In the listing below, find the line that contains "Reconstruct the object in this render as a 3D" and the line that contains "ANKLE_HOLLOW = 0.003". Quote both and every line between them, exactly, and nothing more.

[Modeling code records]
Start

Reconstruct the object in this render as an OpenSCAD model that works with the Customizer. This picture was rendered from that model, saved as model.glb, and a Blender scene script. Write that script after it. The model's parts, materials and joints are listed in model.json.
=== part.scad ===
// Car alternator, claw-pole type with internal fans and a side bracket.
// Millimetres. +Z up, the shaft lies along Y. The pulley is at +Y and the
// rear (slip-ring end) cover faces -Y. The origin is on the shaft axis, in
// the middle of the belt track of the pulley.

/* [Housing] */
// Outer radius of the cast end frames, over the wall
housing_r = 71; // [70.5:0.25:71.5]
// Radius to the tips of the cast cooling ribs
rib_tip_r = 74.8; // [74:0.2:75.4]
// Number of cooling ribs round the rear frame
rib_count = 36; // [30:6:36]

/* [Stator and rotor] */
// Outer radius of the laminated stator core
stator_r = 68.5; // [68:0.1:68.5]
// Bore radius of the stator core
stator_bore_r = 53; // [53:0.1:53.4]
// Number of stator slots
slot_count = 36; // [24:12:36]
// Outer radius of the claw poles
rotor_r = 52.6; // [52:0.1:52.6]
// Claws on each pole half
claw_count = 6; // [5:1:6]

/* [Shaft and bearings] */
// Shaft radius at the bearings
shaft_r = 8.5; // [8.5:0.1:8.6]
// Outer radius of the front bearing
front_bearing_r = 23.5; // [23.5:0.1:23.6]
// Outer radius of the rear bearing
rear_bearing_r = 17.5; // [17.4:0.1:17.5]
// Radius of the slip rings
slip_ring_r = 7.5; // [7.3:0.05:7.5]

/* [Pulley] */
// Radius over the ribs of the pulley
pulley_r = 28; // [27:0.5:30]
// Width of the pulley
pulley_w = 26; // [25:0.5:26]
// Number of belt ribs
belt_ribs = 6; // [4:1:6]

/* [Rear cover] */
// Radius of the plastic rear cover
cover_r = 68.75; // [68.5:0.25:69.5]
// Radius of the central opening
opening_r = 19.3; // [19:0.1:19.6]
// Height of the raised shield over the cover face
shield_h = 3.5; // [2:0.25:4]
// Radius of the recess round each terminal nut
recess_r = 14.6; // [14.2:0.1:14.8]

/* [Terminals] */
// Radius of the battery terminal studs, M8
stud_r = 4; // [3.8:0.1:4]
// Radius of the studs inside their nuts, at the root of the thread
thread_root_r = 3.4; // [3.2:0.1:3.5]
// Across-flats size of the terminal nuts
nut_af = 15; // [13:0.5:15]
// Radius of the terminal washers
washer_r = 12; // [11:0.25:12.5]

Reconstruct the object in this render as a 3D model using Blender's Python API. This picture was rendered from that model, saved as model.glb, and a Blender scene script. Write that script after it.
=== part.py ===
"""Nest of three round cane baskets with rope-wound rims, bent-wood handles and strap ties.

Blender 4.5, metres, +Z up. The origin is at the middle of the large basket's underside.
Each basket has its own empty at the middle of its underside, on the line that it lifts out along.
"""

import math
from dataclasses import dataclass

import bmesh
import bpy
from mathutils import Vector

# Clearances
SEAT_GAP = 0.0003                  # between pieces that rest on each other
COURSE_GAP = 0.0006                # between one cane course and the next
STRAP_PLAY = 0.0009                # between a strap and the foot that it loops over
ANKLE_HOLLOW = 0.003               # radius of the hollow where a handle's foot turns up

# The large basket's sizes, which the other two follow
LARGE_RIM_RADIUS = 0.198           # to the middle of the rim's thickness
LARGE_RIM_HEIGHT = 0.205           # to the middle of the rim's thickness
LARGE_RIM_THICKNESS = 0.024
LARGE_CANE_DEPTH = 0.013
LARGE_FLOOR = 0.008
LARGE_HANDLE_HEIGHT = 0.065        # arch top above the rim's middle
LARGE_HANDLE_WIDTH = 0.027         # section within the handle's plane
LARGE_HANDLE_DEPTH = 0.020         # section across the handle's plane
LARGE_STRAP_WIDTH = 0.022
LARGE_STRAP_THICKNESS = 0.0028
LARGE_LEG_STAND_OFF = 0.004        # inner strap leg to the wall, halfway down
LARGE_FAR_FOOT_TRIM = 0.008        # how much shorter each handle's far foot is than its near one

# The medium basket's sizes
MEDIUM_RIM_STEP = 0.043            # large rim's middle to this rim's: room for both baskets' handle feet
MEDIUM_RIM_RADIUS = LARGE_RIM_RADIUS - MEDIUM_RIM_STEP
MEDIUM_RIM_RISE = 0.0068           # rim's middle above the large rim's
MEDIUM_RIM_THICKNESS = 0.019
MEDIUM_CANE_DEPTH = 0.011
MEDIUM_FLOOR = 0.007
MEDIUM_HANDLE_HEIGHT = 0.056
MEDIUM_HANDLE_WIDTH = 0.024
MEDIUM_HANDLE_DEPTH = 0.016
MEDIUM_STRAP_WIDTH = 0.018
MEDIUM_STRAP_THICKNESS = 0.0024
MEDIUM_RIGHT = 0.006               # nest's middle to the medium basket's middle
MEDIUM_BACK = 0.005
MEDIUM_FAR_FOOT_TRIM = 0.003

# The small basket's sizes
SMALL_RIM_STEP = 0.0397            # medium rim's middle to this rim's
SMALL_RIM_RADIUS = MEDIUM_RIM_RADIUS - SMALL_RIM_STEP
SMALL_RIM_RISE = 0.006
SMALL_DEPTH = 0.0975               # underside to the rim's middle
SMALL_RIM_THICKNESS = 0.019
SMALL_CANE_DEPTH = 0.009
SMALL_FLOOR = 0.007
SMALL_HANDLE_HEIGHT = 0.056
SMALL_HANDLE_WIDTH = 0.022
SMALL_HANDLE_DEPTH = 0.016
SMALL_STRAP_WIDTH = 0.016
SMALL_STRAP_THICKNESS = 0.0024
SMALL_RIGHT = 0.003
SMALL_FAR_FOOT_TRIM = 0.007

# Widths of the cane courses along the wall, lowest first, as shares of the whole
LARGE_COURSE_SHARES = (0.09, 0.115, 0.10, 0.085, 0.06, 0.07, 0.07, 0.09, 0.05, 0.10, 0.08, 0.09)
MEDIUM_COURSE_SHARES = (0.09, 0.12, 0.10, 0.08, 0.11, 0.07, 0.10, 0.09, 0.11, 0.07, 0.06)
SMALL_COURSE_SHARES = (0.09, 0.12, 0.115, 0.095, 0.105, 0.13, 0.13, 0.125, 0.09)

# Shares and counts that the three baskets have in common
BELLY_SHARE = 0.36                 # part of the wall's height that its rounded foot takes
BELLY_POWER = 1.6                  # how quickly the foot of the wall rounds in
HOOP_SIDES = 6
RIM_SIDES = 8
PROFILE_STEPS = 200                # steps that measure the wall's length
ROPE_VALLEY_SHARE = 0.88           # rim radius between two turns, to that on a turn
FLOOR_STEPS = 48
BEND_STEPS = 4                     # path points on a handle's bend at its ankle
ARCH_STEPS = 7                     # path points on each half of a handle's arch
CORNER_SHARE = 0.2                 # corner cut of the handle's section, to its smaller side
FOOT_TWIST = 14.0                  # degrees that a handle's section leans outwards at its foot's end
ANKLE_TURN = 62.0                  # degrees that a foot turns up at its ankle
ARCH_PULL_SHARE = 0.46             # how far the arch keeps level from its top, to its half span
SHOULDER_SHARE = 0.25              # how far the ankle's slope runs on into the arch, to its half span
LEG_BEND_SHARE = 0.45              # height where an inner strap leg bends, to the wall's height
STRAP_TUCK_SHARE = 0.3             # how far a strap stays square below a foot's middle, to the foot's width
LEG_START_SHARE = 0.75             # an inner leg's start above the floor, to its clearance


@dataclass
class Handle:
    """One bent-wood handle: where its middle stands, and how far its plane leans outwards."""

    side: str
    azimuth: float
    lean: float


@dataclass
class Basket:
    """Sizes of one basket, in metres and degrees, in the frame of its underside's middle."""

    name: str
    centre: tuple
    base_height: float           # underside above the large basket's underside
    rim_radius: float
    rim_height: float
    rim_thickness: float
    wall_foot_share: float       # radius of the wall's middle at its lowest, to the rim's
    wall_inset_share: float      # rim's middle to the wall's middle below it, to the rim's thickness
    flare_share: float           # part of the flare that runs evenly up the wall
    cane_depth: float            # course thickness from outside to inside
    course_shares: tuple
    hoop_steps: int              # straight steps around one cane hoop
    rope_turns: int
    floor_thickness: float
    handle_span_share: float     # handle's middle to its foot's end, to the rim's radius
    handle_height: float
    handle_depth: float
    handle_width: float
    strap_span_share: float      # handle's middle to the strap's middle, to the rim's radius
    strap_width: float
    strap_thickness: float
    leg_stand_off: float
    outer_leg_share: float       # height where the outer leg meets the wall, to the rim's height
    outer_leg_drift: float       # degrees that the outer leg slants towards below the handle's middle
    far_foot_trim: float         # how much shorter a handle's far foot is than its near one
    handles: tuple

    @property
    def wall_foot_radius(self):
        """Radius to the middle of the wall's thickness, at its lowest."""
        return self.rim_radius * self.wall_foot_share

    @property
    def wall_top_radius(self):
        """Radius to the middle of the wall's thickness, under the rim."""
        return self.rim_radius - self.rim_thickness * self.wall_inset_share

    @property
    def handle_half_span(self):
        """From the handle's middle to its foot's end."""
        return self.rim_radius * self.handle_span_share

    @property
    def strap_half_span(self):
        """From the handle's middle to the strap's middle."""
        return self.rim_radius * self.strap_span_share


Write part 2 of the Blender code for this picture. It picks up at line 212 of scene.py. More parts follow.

End

◆ Solution ◆
Reconstruct the object in this render as a 3D model using Blender's Python API. This picture was rendered from that model, saved as model.glb, and a Blender scene script. Write that script after it.
=== part.py ===
"""Nest of three round cane baskets with rope-wound rims, bent-wood handles and strap ties.

Blender 4.5, metres, +Z up. The origin is at the middle of the large basket's underside.
Each basket has its own empty at the middle of its underside, on the line that it lifts out along.
"""

import math
from dataclasses import dataclass

import bmesh
import bpy
from mathutils import Vector

# Clearances
SEAT_GAP = 0.0003                  # between pieces that rest on each other
COURSE_GAP = 0.0006                # between one cane course and the next
STRAP_PLAY = 0.0009                # between a strap and the foot that it loops over
ANKLE_HOLLOW = 0.003               # radius of the hollow where a handle's foot turns up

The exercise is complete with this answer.